Don't know if Torrevieja would be the place for you. Maybe Valencia, or Alivante. Sounds like a coworking environment might be good for you to make contacts in, but I don't know if this concept has hit Torrevieja yet. You could look at the town hall website and also Google places like this
http://coworkingspain.es/espacios
Then you'd have a cheap place to live in and a place to make work/ social contacts


----------



## mrypg9 (Apr 26, 2008)

Have you thought of Prague? Loads of young and youngish immigrants there and a thriving music scene. 
Cheaper to live than Spain too.


----------



## 90199 (Mar 21, 2010)

Las Palmas de Gran Canaria is heaving, I visit frequently, go and see for yourself!!


----------



## Horlics (Sep 27, 2011)

https://twitter.com/sunandco_javea


----------



## Londonguy86 (Mar 11, 2016)

Thanks for the replies! Yeah I agree Torrevieja doesn't look like the best fit. Javea is somewhere I'll look into. It's good to see other people have the same idea, although the prices for the sunandco is too expensive compared to what I could rent myself. I'm going to keep searching forums online to find a few other's who'd like to do the same thing so we can share somewhere.

I've been to Prague and it does have a great music scene, it's always been an option but I was thinking about going from September onwards for a few months with the possibility of extending. I went to Prague in February (stupidly) a few years ago and it was freezing! Could be a great option in the summer months though.

Las Palmas de Gran Canaria is also somewhere I've looked into. It's a fantastic option and I'll keep researching the area.

Essentially it's a combination of price, location and finding similar individuals to socialise/ possibly collaborate with. It doesn't need to be too busy, I'm not as into nightclubs etc anymore, but coming from a big city being somewhere remote or isolated from like minded people is what I'm trying to avoid.
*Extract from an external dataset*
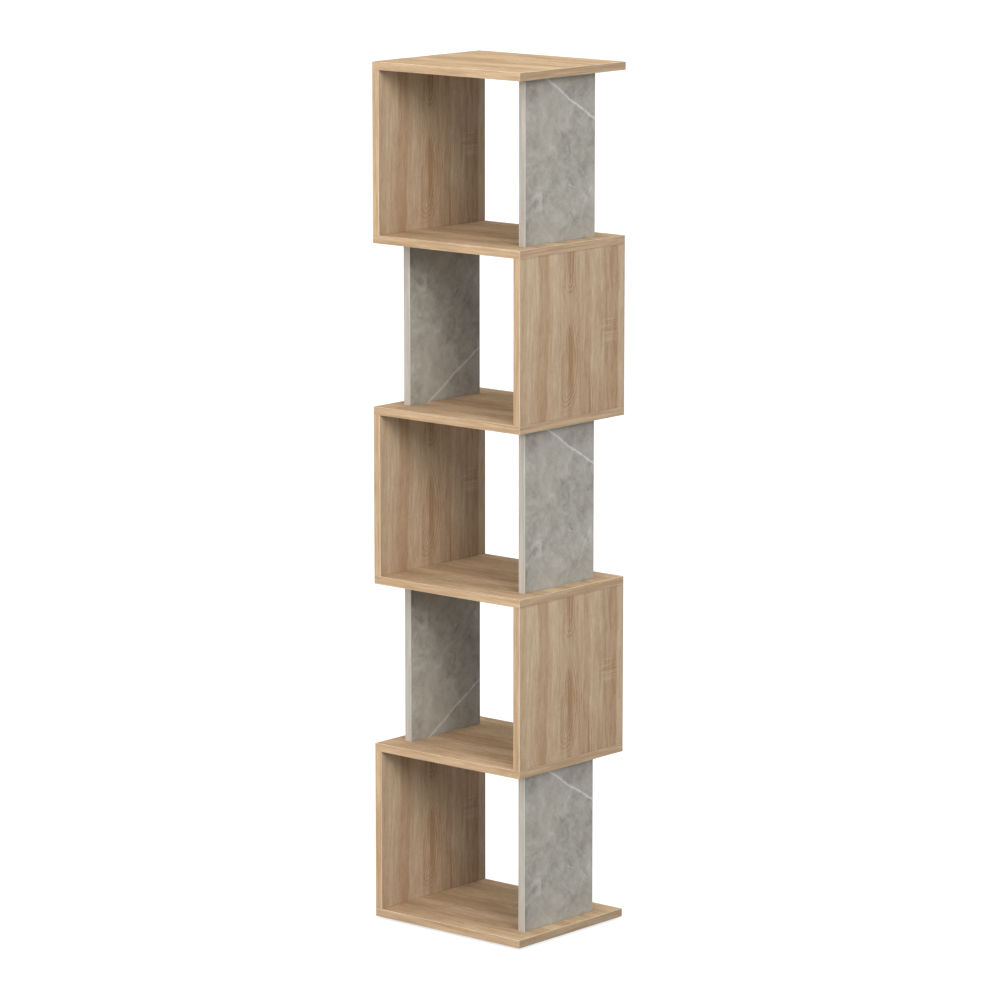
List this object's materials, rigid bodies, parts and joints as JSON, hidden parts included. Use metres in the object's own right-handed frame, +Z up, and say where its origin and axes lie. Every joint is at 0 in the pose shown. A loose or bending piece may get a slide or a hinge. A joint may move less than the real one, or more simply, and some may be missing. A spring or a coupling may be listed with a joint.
{
  "type": "bookcase",
  "caption": "Tall narrow zigzag bookcase: open compartments between wood-look shelves, wide wood-look uprights and set-in stone-look uprights that change sides.",
  "frame": {"origin": "on the floor, in the middle of the base shelf's footprint", "axes": "+Z up, -Y towards the front, +X to the right of someone who faces the front"},
  "size_m": [0.351, 0.295, 1.594],
  "materials": {
    "oak_decor": "light oak decor, matt",
    "stone_decor": "grey stone decor on particleboard, matt",
    "oak_edging": "oak decor edging, satin",
    "stone_edging": "stone grey edging, satin",
    "cam_zinc": "die cast zinc",
    "fitting_steel": "zinc plated",
    "bracket_steel": "zinc plated sheet",
    "beech": "bare beech",
    "cap_oak": "moulded, oak coloured",
    "cap_stone": "moulded, stone grey",
    "glide_plastic": "moulded, dark"
  },
  "bodies": {
    "root": {"base_shelf": "oak_decor", "base_shelf_edging": "oak_edging", "bracket_screw": "fitting_steel", "cam_locks": "cam_zinc", "connecting_bolts": "fitting_steel", "dowels": "beech", "glide_nails": "fitting_steel", "glide_pads": "glide_plastic", "oak_cam_caps": "cap_oak", "oak_upright_1": "oak_decor", "oak_upright_1_edging": "oak_edging", "oak_upright_2": "oak_decor", "oak_upright_2_edging": "oak_edging", "oak_upright_3": "oak_decor", "oak_upright_3_edging": "oak_edging", "oak_upright_4": "oak_decor", "oak_upright_4_edging": "oak_edging", "oak_upright_5": "oak_decor", "oak_upright_5_edging": "oak_edging", "shelf_1": "oak_decor", "shelf_1_edging": "oak_edging", "shelf_2": "oak_decor", "shelf_2_edging": "oak_edging", "shelf_3": "oak_decor", "shelf_3_edging": "oak_edging", "shelf_4": "oak_decor", "shelf_4_edging": "oak_edging", "stone_cam_caps": "cap_stone", "stone_upright_1": "stone_decor", "stone_upright_1_edging": "stone_edging", "stone_upright_2": "stone_decor", "stone_upright_2_edging": "stone_edging", "stone_upright_3": "stone_decor", "stone_upright_3_edging": "stone_edging", "stone_upright_4": "stone_decor", "stone_upright_4_edging": "stone_edging", "stone_upright_5": "stone_decor", "stone_upright_5_edging": "stone_edging", "top_shelf": "oak_decor", "top_shelf_edging": "oak_edging", "wall_bracket": "bracket_steel"}
  },
  "joints": []
}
Thanks for your replies so far, much appreciated!


----------



## thrax (Nov 13, 2008)

East of Malaga is an area which might fit your requirements. Many artisan folk and musicians abound here and slightly inland from the coast can be very cheap, especially if you aren't too fussy!!


----------



## KatieMay (Mar 22, 2016)

I am trying to set up a new business too, /SNIP/ But where to advertise for the best? I keep looking for large scale newspapers and mags but struggling to find them. Any suggestions?


----------



## snikpoh (Nov 19, 2007)

KatieMay said:


> I am trying to set up a new business too, SNIP/ But where to advertise for the best? I keep looking for large scale newspapers and mags but struggling to find them. Any suggestions?


I don't understand why you're struggling ...

Have you tried ;
Round Town News (RTN)
Euro News Weekly
Costa Blanca News
These are very popular expat 'newspapers' the first two being free.


----------



## Isobella (Oct 16, 2014)

She just got a free ad on here too:eyebrows:


----------



## xabiaxica (Jun 23, 2009)

Isobella said:


> She just got a free ad on here too:eyebrows:


Not any more she hasn't :boxing:


----------